╔══

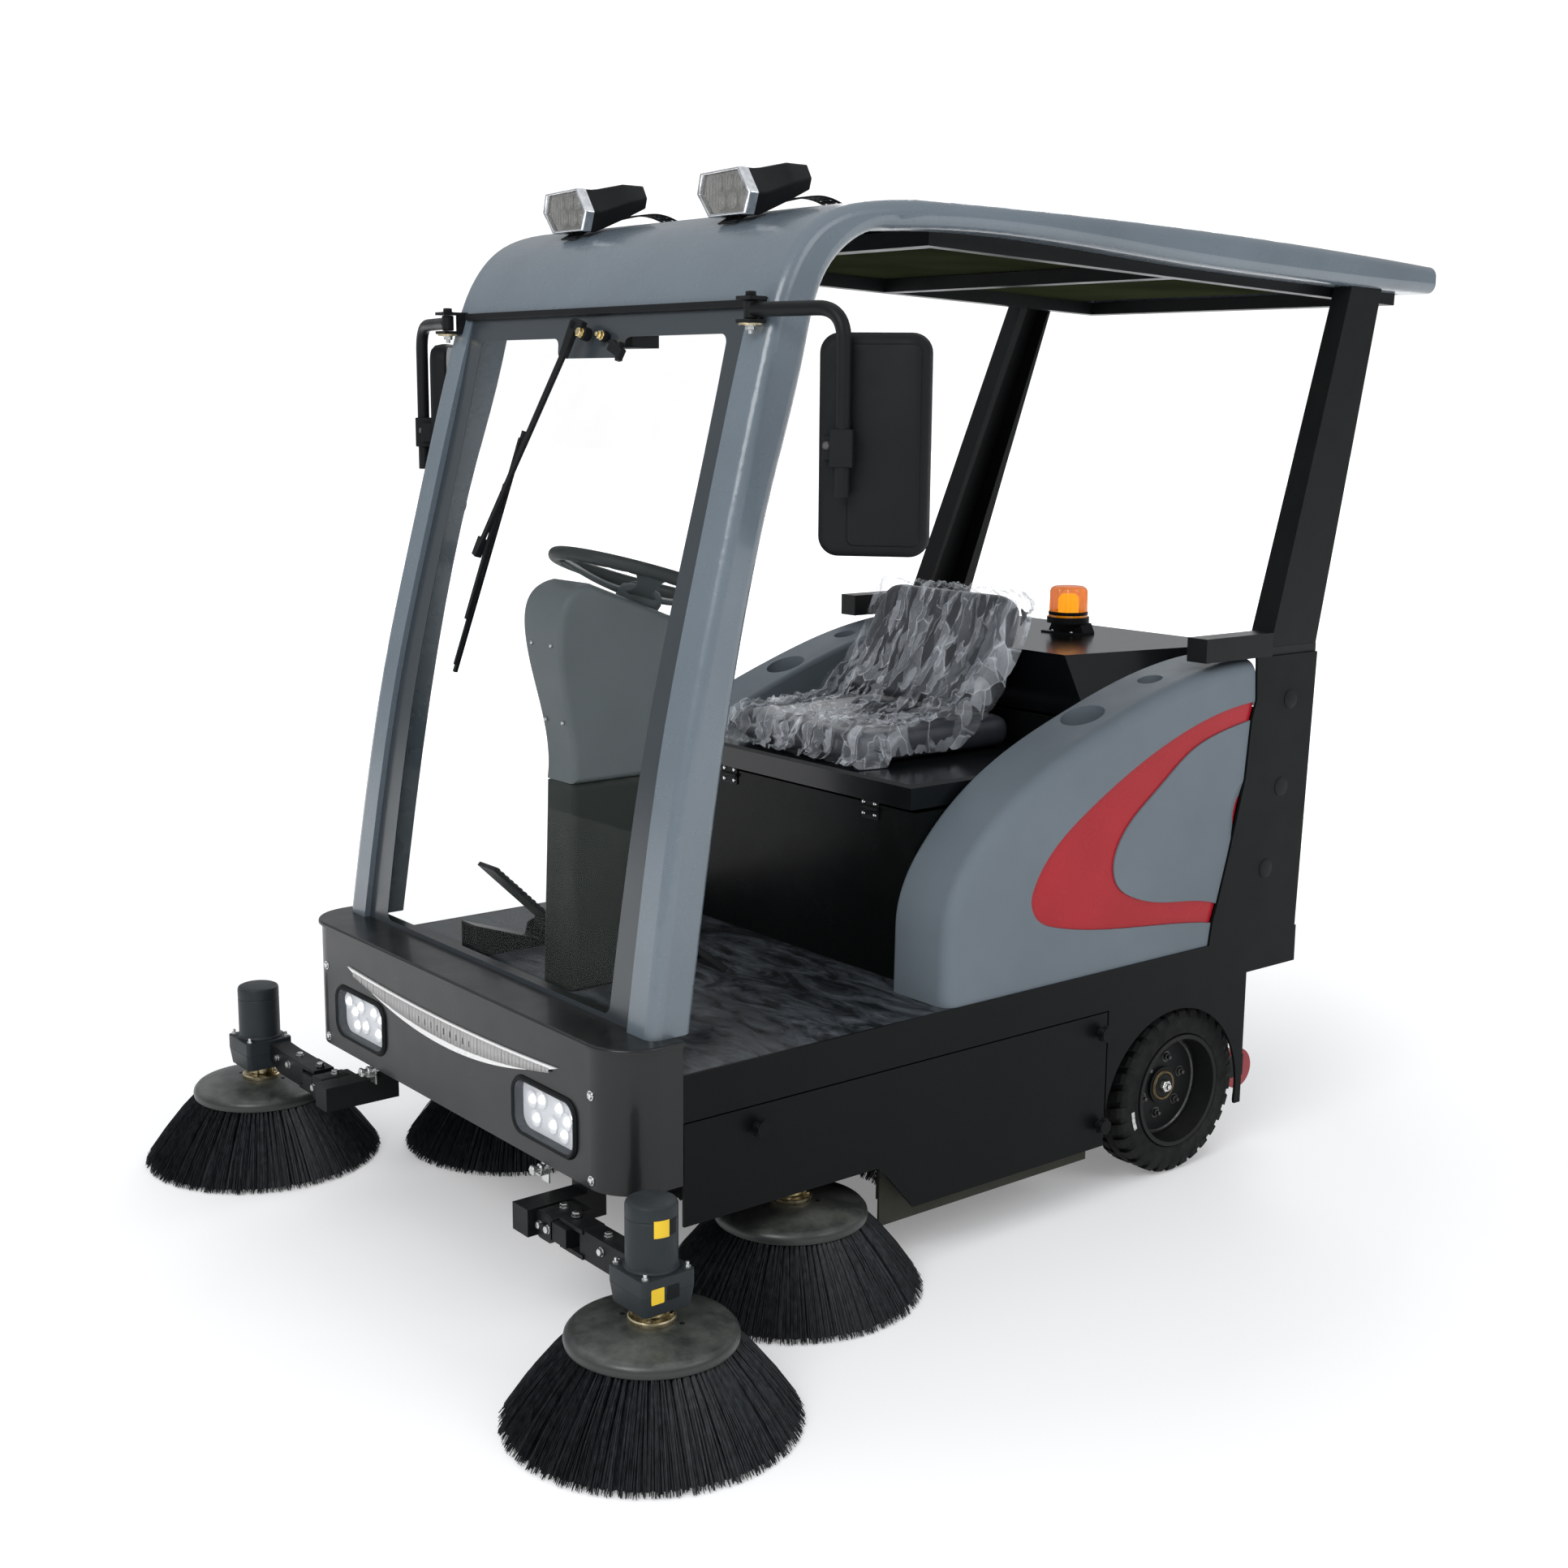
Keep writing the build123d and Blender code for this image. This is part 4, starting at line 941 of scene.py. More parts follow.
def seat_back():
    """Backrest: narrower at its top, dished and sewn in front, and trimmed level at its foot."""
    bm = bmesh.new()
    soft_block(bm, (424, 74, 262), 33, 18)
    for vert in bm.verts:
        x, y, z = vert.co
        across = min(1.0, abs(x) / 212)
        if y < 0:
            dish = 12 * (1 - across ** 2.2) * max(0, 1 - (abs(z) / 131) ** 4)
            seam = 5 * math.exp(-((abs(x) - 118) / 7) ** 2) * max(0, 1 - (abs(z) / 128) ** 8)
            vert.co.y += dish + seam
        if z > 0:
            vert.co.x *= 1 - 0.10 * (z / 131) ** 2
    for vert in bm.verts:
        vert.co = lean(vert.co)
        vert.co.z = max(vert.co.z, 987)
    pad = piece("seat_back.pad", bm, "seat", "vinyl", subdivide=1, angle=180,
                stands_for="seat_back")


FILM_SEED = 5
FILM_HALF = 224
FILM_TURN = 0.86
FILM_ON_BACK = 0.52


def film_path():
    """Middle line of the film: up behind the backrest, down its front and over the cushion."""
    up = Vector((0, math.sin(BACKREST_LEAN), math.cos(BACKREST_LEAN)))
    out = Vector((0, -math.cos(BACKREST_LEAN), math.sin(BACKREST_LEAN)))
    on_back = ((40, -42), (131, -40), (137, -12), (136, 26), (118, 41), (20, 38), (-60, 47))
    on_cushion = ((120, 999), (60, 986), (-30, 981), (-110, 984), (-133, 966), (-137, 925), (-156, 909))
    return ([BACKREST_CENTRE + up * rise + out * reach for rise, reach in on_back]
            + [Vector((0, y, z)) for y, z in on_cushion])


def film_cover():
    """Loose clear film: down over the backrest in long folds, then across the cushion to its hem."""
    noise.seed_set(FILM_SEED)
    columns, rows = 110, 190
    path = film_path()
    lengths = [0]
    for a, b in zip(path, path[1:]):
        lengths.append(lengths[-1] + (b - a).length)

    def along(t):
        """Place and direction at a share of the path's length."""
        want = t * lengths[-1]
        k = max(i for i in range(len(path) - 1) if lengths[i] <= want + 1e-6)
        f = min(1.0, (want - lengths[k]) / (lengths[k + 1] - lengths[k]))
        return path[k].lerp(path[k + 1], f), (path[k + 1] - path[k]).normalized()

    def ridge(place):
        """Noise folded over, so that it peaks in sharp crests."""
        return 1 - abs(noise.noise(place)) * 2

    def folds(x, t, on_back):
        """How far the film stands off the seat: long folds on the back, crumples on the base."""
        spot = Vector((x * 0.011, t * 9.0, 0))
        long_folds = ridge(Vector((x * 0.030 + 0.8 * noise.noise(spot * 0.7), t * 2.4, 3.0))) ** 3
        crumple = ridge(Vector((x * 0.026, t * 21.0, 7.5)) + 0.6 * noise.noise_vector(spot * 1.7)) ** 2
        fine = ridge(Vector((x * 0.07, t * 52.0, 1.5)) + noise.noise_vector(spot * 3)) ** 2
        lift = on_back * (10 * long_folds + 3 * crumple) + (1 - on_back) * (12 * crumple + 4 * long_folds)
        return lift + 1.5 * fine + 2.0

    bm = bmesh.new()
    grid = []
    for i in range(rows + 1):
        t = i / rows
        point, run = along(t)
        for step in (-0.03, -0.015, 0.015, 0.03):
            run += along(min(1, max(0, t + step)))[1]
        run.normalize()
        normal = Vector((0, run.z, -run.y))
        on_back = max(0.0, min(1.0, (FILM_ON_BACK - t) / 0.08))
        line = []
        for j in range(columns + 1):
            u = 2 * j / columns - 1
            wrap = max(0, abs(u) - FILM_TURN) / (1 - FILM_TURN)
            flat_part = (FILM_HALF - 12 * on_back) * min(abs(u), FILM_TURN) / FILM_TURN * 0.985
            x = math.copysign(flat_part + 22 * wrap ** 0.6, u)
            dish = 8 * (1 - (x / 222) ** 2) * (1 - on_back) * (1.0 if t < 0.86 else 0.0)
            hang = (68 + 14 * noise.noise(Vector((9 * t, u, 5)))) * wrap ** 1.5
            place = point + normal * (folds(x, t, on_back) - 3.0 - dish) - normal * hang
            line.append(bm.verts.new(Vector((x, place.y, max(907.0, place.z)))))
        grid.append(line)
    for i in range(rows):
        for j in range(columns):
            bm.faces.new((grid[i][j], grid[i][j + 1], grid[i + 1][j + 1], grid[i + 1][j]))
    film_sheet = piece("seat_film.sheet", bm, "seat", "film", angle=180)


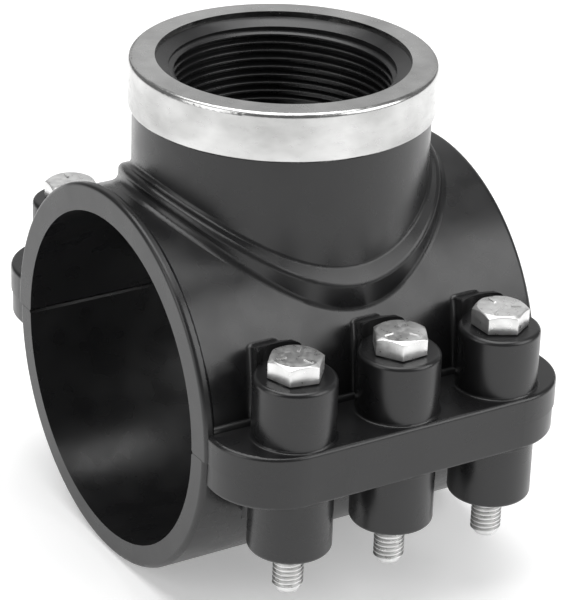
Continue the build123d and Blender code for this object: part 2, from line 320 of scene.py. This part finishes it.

╚══

» **PROBLEM TO WORK ON**: From the records above, extract every entry verbatim.

» **RESULT OF THIS EXERCISE**:
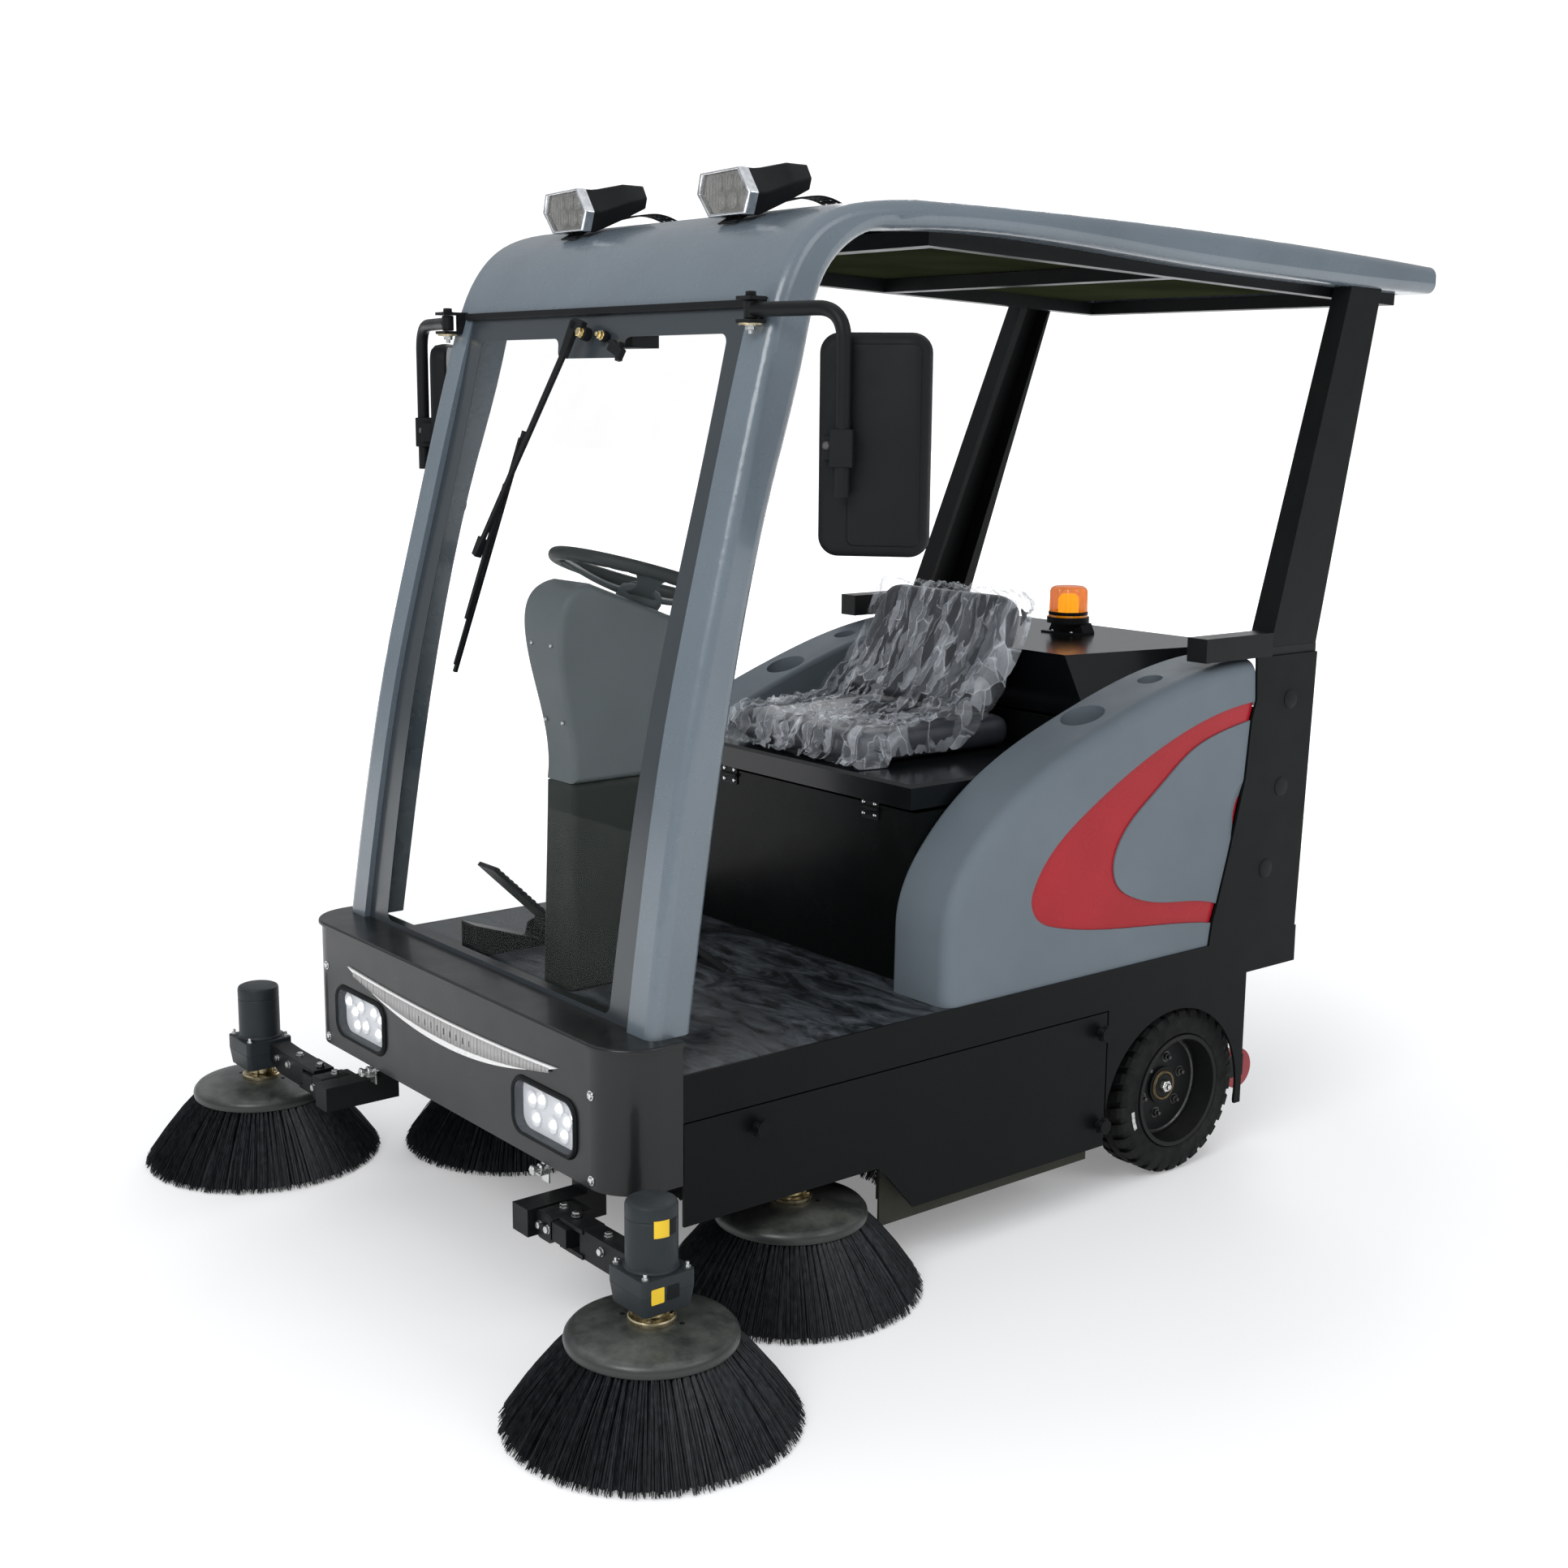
Keep writing the build123d and Blender code for this image. This is part 4, starting at line 941 of scene.py. More parts follow.
def seat_back():
    """Backrest: narrower at its top, dished and sewn in front, and trimmed level at its foot."""
    bm = bmesh.new()
    soft_block(bm, (424, 74, 262), 33, 18)
    for vert in bm.verts:
        x, y, z = vert.co
        across = min(1.0, abs(x) / 212)
        if y < 0:
            dish = 12 * (1 - across ** 2.2) * max(0, 1 - (abs(z) / 131) ** 4)
            seam = 5 * math.exp(-((abs(x) - 118) / 7) ** 2) * max(0, 1 - (abs(z) / 128) ** 8)
            vert.co.y += dish + seam
        if z > 0:
            vert.co.x *= 1 - 0.10 * (z / 131) ** 2
    for vert in bm.verts:
        vert.co = lean(vert.co)
        vert.co.z = max(vert.co.z, 987)
    pad = piece("seat_back.pad", bm, "seat", "vinyl", subdivide=1, angle=180,
                stands_for="seat_back")


FILM_SEED = 5
FILM_HALF = 224
FILM_TURN = 0.86
FILM_ON_BACK = 0.52


def film_path():
    """Middle line of the film: up behind the backrest, down its front and over the cushion."""
    up = Vector((0, math.sin(BACKREST_LEAN), math.cos(BACKREST_LEAN)))
    out = Vector((0, -math.cos(BACKREST_LEAN), math.sin(BACKREST_LEAN)))
    on_back = ((40, -42), (131, -40), (137, -12), (136, 26), (118, 41), (20, 38), (-60, 47))
    on_cushion = ((120, 999), (60, 986), (-30, 981), (-110, 984), (-133, 966), (-137, 925), (-156, 909))
    return ([BACKREST_CENTRE + up * rise + out * reach for rise, reach in on_back]
            + [Vector((0, y, z)) for y, z in on_cushion])


def film_cover():
    """Loose clear film: down over the backrest in long folds, then across the cushion to its hem."""
    noise.seed_set(FILM_SEED)
    columns, rows = 110, 190
    path = film_path()
    lengths = [0]
    for a, b in zip(path, path[1:]):
        lengths.append(lengths[-1] + (b - a).length)

    def along(t):
        """Place and direction at a share of the path's length."""
        want = t * lengths[-1]
        k = max(i for i in range(len(path) - 1) if lengths[i] <= want + 1e-6)
        f = min(1.0, (want - lengths[k]) / (lengths[k + 1] - lengths[k]))
        return path[k].lerp(path[k + 1], f), (path[k + 1] - path[k]).normalized()

    def ridge(place):
        """Noise folded over, so that it peaks in sharp crests."""
        return 1 - abs(noise.noise(place)) * 2

    def folds(x, t, on_back):
        """How far the film stands off the seat: long folds on the back, crumples on the base."""
        spot = Vector((x * 0.011, t * 9.0, 0))
        long_folds = ridge(Vector((x * 0.030 + 0.8 * noise.noise(spot * 0.7), t * 2.4, 3.0))) ** 3
        crumple = ridge(Vector((x * 0.026, t * 21.0, 7.5)) + 0.6 * noise.noise_vector(spot * 1.7)) ** 2
        fine = ridge(Vector((x * 0.07, t * 52.0, 1.5)) + noise.noise_vector(spot * 3)) ** 2
        lift = on_back * (10 * long_folds + 3 * crumple) + (1 - on_back) * (12 * crumple + 4 * long_folds)
        return lift + 1.5 * fine + 2.0

    bm = bmesh.new()
    grid = []
    for i in range(rows + 1):
        t = i / rows
        point, run = along(t)
        for step in (-0.03, -0.015, 0.015, 0.03):
            run += along(min(1, max(0, t + step)))[1]
        run.normalize()
        normal = Vector((0, run.z, -run.y))
        on_back = max(0.0, min(1.0, (FILM_ON_BACK - t) / 0.08))
        line = []
        for j in range(columns + 1):
            u = 2 * j / columns - 1
            wrap = max(0, abs(u) - FILM_TURN) / (1 - FILM_TURN)
            flat_part = (FILM_HALF - 12 * on_back) * min(abs(u), FILM_TURN) / FILM_TURN * 0.985
            x = math.copysign(flat_part + 22 * wrap ** 0.6, u)
            dish = 8 * (1 - (x / 222) ** 2) * (1 - on_back) * (1.0 if t < 0.86 else 0.0)
            hang = (68 + 14 * noise.noise(Vector((9 * t, u, 5)))) * wrap ** 1.5
            place = point + normal * (folds(x, t, on_back) - 3.0 - dish) - normal * hang
            line.append(bm.verts.new(Vector((x, place.y, max(907.0, place.z)))))
        grid.append(line)
    for i in range(rows):
        for j in range(columns):
            bm.faces.new((grid[i][j], grid[i][j + 1], grid[i + 1][j + 1], grid[i + 1][j]))
    film_sheet = piece("seat_film.sheet", bm, "seat", "film", angle=180)


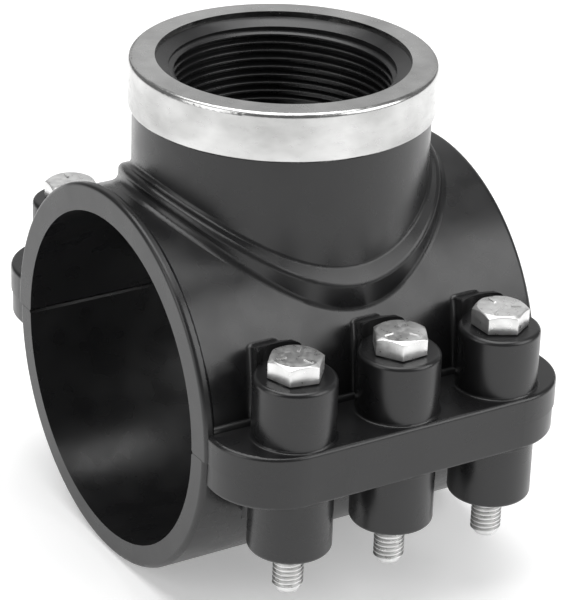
Continue the build123d and Blender code for this object: part 2, from line 320 of scene.py. This part finishes it.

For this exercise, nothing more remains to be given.